Source excerpt:
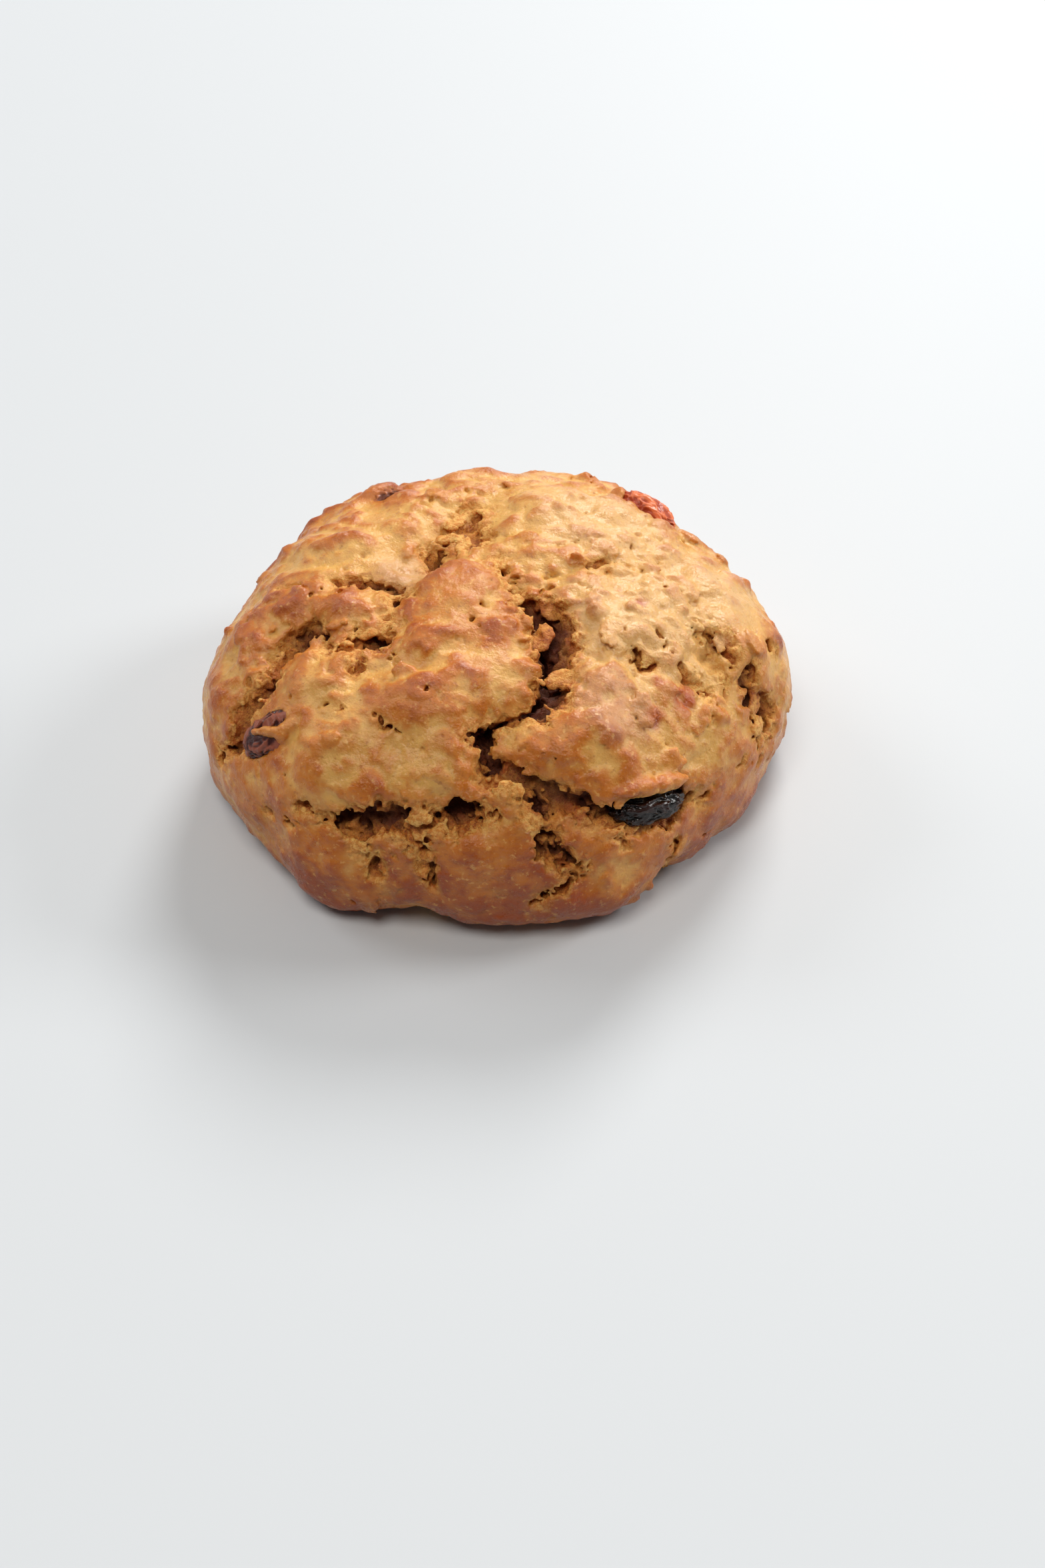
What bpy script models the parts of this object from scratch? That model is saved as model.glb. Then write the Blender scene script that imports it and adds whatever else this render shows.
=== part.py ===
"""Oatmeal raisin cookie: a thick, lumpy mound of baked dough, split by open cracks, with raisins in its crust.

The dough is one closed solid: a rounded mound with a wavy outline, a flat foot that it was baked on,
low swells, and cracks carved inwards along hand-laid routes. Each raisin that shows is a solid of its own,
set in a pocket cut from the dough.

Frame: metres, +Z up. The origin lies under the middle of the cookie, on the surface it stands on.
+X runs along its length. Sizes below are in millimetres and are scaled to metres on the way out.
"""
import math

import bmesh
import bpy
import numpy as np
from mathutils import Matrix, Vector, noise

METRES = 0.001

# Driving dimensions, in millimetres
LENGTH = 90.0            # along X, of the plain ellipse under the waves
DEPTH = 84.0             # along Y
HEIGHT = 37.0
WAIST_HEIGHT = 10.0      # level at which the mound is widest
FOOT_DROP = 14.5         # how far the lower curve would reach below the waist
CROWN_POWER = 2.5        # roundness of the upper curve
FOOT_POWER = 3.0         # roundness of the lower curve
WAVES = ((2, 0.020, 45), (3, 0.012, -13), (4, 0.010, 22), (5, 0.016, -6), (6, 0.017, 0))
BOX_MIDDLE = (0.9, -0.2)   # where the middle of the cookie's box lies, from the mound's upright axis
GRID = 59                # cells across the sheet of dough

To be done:
All of the lines above must be returned exactly.

Reply:
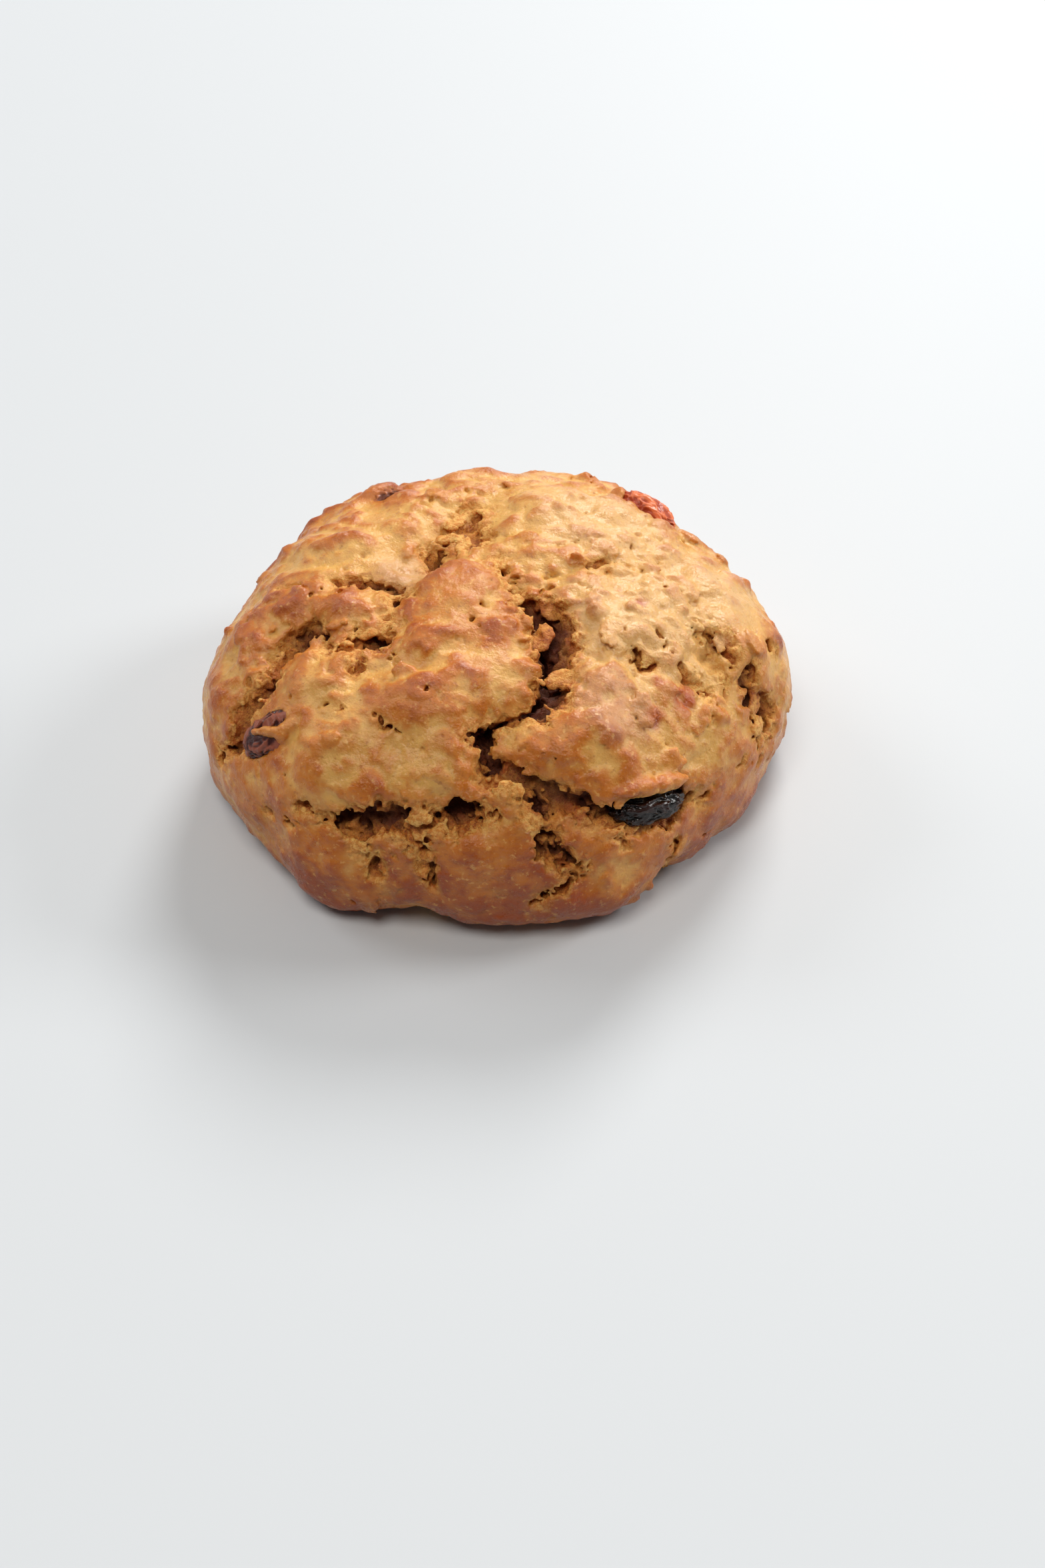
What bpy script models the parts of this object from scratch? That model is saved as model.glb. Then write the Blender scene script that imports it and adds whatever else this render shows.
=== part.py ===
"""Oatmeal raisin cookie: a thick, lumpy mound of baked dough, split by open cracks, with raisins in its crust.

The dough is one closed solid: a rounded mound with a wavy outline, a flat foot that it was baked on,
low swells, and cracks carved inwards along hand-laid routes. Each raisin that shows is a solid of its own,
set in a pocket cut from the dough.

Frame: metres, +Z up. The origin lies under the middle of the cookie, on the surface it stands on.
+X runs along its length. Sizes below are in millimetres and are scaled to metres on the way out.
"""
import math

import bmesh
import bpy
import numpy as np
from mathutils import Matrix, Vector, noise

METRES = 0.001

# Driving dimensions, in millimetres
LENGTH = 90.0            # along X, of the plain ellipse under the waves
DEPTH = 84.0             # along Y
HEIGHT = 37.0
WAIST_HEIGHT = 10.0      # level at which the mound is widest
FOOT_DROP = 14.5         # how far the lower curve would reach below the waist
CROWN_POWER = 2.5        # roundness of the upper curve
FOOT_POWER = 3.0         # roundness of the lower curve
WAVES = ((2, 0.020, 45), (3, 0.012, -13), (4, 0.010, 22), (5, 0.016, -6), (6, 0.017, 0))
BOX_MIDDLE = (0.9, -0.2)   # where the middle of the cookie's box lies, from the mound's upright axis
GRID = 59                # cells across the sheet of dough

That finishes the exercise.